### REQUIRED WORK
Your task is to copy the lines between the line containing "section_radius = o_ring_section / 2" and the line containing "# where a mesh is made.", counting both of those lines, and to emit nothing more.

[Scripts that build objects]
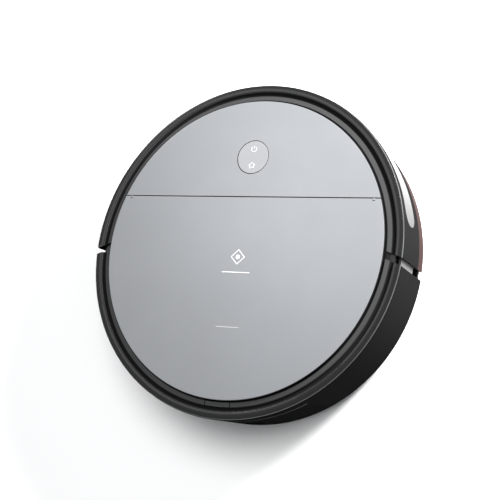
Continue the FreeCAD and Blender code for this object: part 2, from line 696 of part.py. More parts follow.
def make_chamber():
    outer = cylinder(CHAMBER + 2, 2 * CHAMBER_END + 4, (-CHAMBER_END - 2, ROLLER_Y, ROLLER_HEIGHT), "x")
    inner = cylinder(CHAMBER, 2 * CHAMBER_END, (-CHAMBER_END, ROLLER_Y, ROLLER_HEIGHT), "x")
    above = box((-FAR, -100, BASE_TOP), (FAR, 0, 60))
    inlet = box((-60, -80, 17), (60, -60, 33))
    ends = cylinder(5.2, 200, (-100, ROLLER_Y, ROLLER_HEIGHT), "x")
    trough = cut(common(outer, above), [inner, inlet, ends])
    bearing = box((-CHAMBER_END - 9, ROLLER_Y - 8, BASE_TOP),
                  (-CHAMBER_END - 2, ROLLER_Y + 8, ROLLER_HEIGHT + 8))
    bore = cylinder(3 + RUN, 40, (-110, ROLLER_Y, ROLLER_HEIGHT), "x")
    keep("brush_chamber", fuse([trough, cut(bearing, [bore])]))
    case = box((CHAMBER_END + 2, ROLLER_Y - 12, BASE_TOP + 1), (CHAMBER_END + 10, 6, ROLLER_HEIGHT + 16))
    motor = cylinder(10.5, 52, (CHAMBER_END - 50, -5, ROLLER_HEIGHT + 4), "x")
    bore = cylinder(3 + RUN, 40, (70, ROLLER_Y, ROLLER_HEIGHT), "x")
    keep("roller_motor", cut(fuse([case, motor]), [bore]))


def roller_vane(inner, outer, thickness, degrees, twist_steps):
    """One row along the roller, in straight stretches that step round it."""
    half = number(S["roller_half_length"])
    length = 2 * half / twist_steps
    rows = []
    for i in range(twist_steps):
        shift = abs(2 * i + 1 - twist_steps) / twist_steps * 30
        turn = Rotation(Vector(1, 0, 0), degrees + shift)
        row = box((0, 0, 0), (length, thickness, outer - inner))
        corner = turn.multVec(Vector(0, -thickness / 2, inner))
        axis_point = Vector(-half + i * length, number(ROLLER_Y), number(ROLLER_HEIGHT))
        row.Placement = Placement(axis_point + corner, turn)
        rows.append(row)
    return fuse(rows)


def make_roller():
    half = S["roller_half_length"]
    core = cylinder(8.5, 2 * half, (-half, ROLLER_Y, ROLLER_HEIGHT), "x")
    caps = [cylinder(11.5, 1.5, (x, ROLLER_Y, ROLLER_HEIGHT), "x") for x in (-half - 1.5, half)]
    shaft = cylinder(3.0, 2 * CHAMBER_END + 16, (-CHAMBER_END - 8, ROLLER_Y, ROLLER_HEIGHT), "x")
    keep("roller_core", fuse([core, shaft] + caps))
    blades = [roller_vane(8.5, 20.0, 2.2, a, 8) for a in (0, 120, 240)]
    rows = [roller_vane(8.5, number(S["roller_radius"]), 3.2, a, 8) for a in (60, 180, 300)]
    keep("roller_blades", group(blades))
    keep("roller_bristles", group(rows))


# --- wheels ---

def mirror_x(side, low, high):
    """A span across the robot, on the right for side 1 and on the left for side -1."""
    return (low, high) if side > 0 else (-high, -low)


def rod_x(radius, side, low, high, y, z):
    a, b = mirror_x(side, low, high)
    return cylinder(radius, b - a, (a, y, z), "x")


def block_x(side, low, high):
    a, b = mirror_x(side, low[0], high[0])
    return box((a, low[1], low[2]), (b, high[1], high[2]))


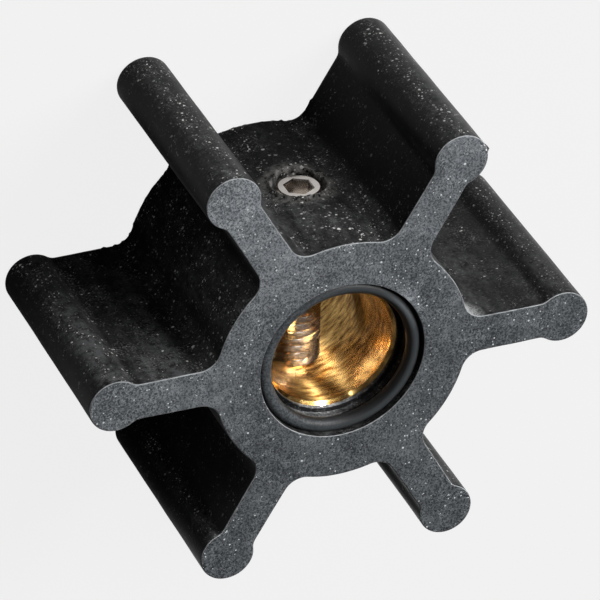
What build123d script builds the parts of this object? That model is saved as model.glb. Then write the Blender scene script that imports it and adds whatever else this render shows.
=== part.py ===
from build123d import *
import math
import os

# Flexible pump impeller of the set screw drive type: a nitrile rubber moulding with
# six paddle vanes, bonded on a turned brass bush. A set screw crosses the bore, and an
# O-ring sits in the mouth of the front end. Millimetres. The axis is +Z, the rear end
# face is at z = 0 and the set screw goes in along -X from the hub's +X side.

# Rubber moulding
outer_diameter = 50.8
width = 23.8
hub_diameter = 25.8
vane_count = 6
vane_root_thickness = 4.1
vane_tip_thickness = 3.8
tip_bead_diameter = 5.4
root_fillet = 2.1
neck_fillet = 1.3

# Stepped mouth that the moulding has at each end
seal_seat_diameter = 16.7
seal_seat_depth = 1.8
throat_diameter = 14.4
throat_depth = 0.7
cover_lip_diameter = 13.3
cover_lip_thickness = 0.4

# Brass bush
shaft_diameter = 12.7
bush_outer_diameter = 17.4
bore_chamfer = 0.3

# Set screw, M5 by 20, and the holes that it passes through
screw_diameter = 4.85
screw_length = 20.0
screw_recess = 0.4
screw_end_chamfer = 0.45
socket_across_flats = 2.5
socket_depth = 2.6
tapped_hole_clearance = 0.04
screw_hole_diameter = 5.6
screw_hole_lead_in = 0.45
lead_in_slope = 2.0

# O-ring
o_ring_section = 1.4
o_ring_clearance = 0.05

# How far a cutter runs past the surface it opens, and how near a radius counts as met
cut_overshoot = 2.0
radius_match = 1e-4

hub_radius = hub_diameter / 2
tip_bead_radius = tip_bead_diameter / 2
tip_bead_centre_radius = outer_diameter / 2 - tip_bead_radius
vane_pitch_angle = 360 / vane_count
first_vane_angle = vane_pitch_angle / 2
middle_z = width / 2
bush_end_inset = seal_seat_depth + throat_depth + cover_lip_thickness
bush_length = width - 2 * bush_end_inset
bush_outer_radius = bush_outer_diameter / 2
screw_head_x = hub_radius - screw_recess
screw_tip_x = screw_head_x - screw_length


def vane_outline():
    """One paddle along +X: a tapered web that ends in a round bead."""
    root_half = vane_root_thickness / 2
    tip_half = vane_tip_thickness / 2
    with BuildSketch() as paddle:
        with BuildLine():
            Polyline(
                (0, -root_half),
                (tip_bead_centre_radius, -tip_half),
                (tip_bead_centre_radius, tip_half),
                (0, root_half),
                close=True,
            )
        make_face()
        with Locations((tip_bead_centre_radius, 0)):
            Circle(tip_bead_radius)
        necks = paddle.vertices().filter_by(
            lambda v: hub_radius < v.X < tip_bead_centre_radius
        )
        fillet(necks, neck_fillet)
    return paddle.sketch


def impeller_outline():
    """Hub and vanes as the end face shows them, with a fillet at each vane root."""
    with BuildSketch() as outline:
        Circle(hub_radius)
        with PolarLocations(0, vane_count, start_angle=first_vane_angle):
            add(vane_outline())
        roots = outline.vertices().filter_by(
            lambda v: abs(math.hypot(v.X, v.Y) - hub_radius) < radius_match
        )
        fillet(roots, root_fillet)
    return outline.sketch


def bush_blank():
    """The bush's outside as turned, before it is bored."""
    return Pos(0, 0, middle_z) * Cylinder(bush_outer_radius, bush_length)


def mouth_cavity():
    """The stepped mouth at the front end, from the end face down to the bush."""
    with BuildSketch(Plane.XZ) as half_section:
        with BuildLine():
            seat_floor = width - seal_seat_depth
            throat_floor = seat_floor - throat_depth
            lip_end = throat_floor - cover_lip_thickness
            Polyline(
                (0, width + cut_overshoot),
                (seal_seat_diameter / 2, width + cut_overshoot),
                (seal_seat_diameter / 2, seat_floor),
                (throat_diameter / 2, seat_floor),
                (throat_diameter / 2, throat_floor),
                (cover_lip_diameter / 2, throat_floor),
                (cover_lip_diameter / 2, lip_end),
                (0, lip_end),
                close=True,
            )
        make_face()
    return revolve(half_section.sketch, Axis.Z)


def screw_hole():
    """Clearance hole in the rubber, from the bush out through the hub, with a lead-in."""
    reach = hub_radius + cut_overshoot
    hole_radius = screw_hole_diameter / 2
    # the cone is as wide as the lead-in asks where it meets the hub's crown
    cone_start = hub_radius - lead_in_slope * screw_hole_lead_in
    cone_length = reach - cone_start
    drill = Plane.YZ * Cylinder(
        hole_radius, reach, align=(Align.CENTER, Align.CENTER, Align.MIN)
    )
    cone = (
        Plane.YZ.offset(cone_start)
        * Cone(
            hole_radius,
            hole_radius + cone_length / lead_in_slope,
            cone_length,
            align=(Align.CENTER, Align.CENTER, Align.MIN),
        )
    )
    return Pos(0, 0, middle_z) * (drill + cone)


def rubber_body():
    """Hub, vanes and beads in one moulding, moulded round the bush."""
    body = extrude(impeller_outline(), width)
    front_mouth = mouth_cavity()
    rear_mouth = mirror(front_mouth, about=Plane.XY.offset(middle_z))
    return body - bush_blank() - front_mouth - rear_mouth - screw_hole()


def brass_bush():
    """Bored and chamfered bush with the tapped hole right across it."""
    bore_radius = shaft_diameter / 2
    bored = bush_blank() - Pos(0, 0, middle_z) * Cylinder(bore_radius, width)
    bore_ends = bored.edges().filter_by(
        lambda e: e.geom_type == GeomType.CIRCLE
        and abs(e.radius - bore_radius) < radius_match
    )
    bored = chamfer(bore_ends, bore_chamfer)
    tapped_radius = screw_diameter / 2 + tapped_hole_clearance
    tap_length = bush_outer_diameter + 2 * cut_overshoot
    tapped_hole = Pos(0, 0, middle_z) * Rot(0, 90, 0) * Cylinder(tapped_radius, tap_length)
    return bored - tapped_hole


def set_screw():
    """Headless screw along X, its socket end just under the hub's surface."""
    radius = screw_diameter / 2
    shank = Plane.YZ.offset(screw_tip_x) * Cylinder(
        radius, screw_length, align=(Align.CENTER, Align.CENTER, Align.MIN)
    )
    shank = chamfer(shank.edges().filter_by(GeomType.CIRCLE), screw_end_chamfer)
    with BuildSketch(Plane.YZ.offset(screw_head_x)) as socket:
        RegularPolygon(socket_across_flats / 2, 6, major_radius=False)
    shank -= extrude(socket.sketch, -socket_depth)
    return Pos(0, 0, middle_z) * shank


def mouth_o_ring():
    """O-ring on the shoulder of the front mouth."""
    section_radius = o_ring_section / 2
    ring_radius = seal_seat_diameter / 2 - o_ring_clearance - section_radius
    seat_z = width - seal_seat_depth
    return Pos(0, 0, seat_z + o_ring_clearance + section_radius) * Torus(
        ring_radius, section_radius
    )


pieces = {
    "rubber_body": rubber_body(),
    "brass_bush": brass_bush(),
    "set_screw": set_screw(),
    "mouth_o_ring": mouth_o_ring(),
}

os.makedirs("parts", exist_ok=True)
for name, piece in pieces.items():
    export_step(piece, f"parts/{name}.step")
    print(name, "volume", round(piece.volume, 1), "mm3")
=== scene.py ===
# %% [markdown]
# # A flexible pump impeller
#
# This file dresses one small part of a raw water pump: a rubber impeller with six paddle
# vanes, moulded round a brass bush. A set screw crosses the bore and drives it, and an
# O-ring sits in the mouth.
#
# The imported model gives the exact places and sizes, and this file gives the finish. The
# axis of the part is Z, its rear end face is at Z = 0, and the set screw points along X.
# Blender works in metres, so sizes are written in millimetres and turned into metres
# where a mesh is made.

# %% Load the frame
import math
from functools import partial
from types import SimpleNamespace

import bmesh
import bpy
import numpy as np
from mathutils import Matrix, Vector, noise


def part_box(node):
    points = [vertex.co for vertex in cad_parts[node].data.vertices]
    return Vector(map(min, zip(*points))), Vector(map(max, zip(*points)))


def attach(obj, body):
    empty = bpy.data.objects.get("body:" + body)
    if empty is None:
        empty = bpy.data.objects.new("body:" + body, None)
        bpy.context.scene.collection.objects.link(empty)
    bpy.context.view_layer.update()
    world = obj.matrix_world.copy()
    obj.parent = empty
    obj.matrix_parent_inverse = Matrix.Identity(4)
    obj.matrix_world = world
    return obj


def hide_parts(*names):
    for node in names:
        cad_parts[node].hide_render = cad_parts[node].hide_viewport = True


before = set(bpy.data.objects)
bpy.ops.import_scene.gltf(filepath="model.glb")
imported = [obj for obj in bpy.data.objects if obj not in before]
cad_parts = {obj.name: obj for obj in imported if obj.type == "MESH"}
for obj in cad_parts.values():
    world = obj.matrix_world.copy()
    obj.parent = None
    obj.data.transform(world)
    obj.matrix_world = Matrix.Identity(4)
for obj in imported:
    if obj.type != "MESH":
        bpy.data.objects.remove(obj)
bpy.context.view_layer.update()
MM = 0.001
print("nodes:", sorted(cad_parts))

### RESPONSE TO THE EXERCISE
    section_radius = o_ring_section / 2
    ring_radius = seal_seat_diameter / 2 - o_ring_clearance - section_radius
    seat_z = width - seal_seat_depth
    return Pos(0, 0, seat_z + o_ring_clearance + section_radius) * Torus(
        ring_radius, section_radius
    )


pieces = {
    "rubber_body": rubber_body(),
    "brass_bush": brass_bush(),
    "set_screw": set_screw(),
    "mouth_o_ring": mouth_o_ring(),
}

os.makedirs("parts", exist_ok=True)
for name, piece in pieces.items():
    export_step(piece, f"parts/{name}.step")
    print(name, "volume", round(piece.volume, 1), "mm3")
=== scene.py ===
# %% [markdown]
# # A flexible pump impeller
#
# This file dresses one small part of a raw water pump: a rubber impeller with six paddle
# vanes, moulded round a brass bush. A set screw crosses the bore and drives it, and an
# O-ring sits in the mouth.
#
# The imported model gives the exact places and sizes, and this file gives the finish. The
# axis of the part is Z, its rear end face is at Z = 0, and the set screw points along X.
# Blender works in metres, so sizes are written in millimetres and turned into metres
# where a mesh is made.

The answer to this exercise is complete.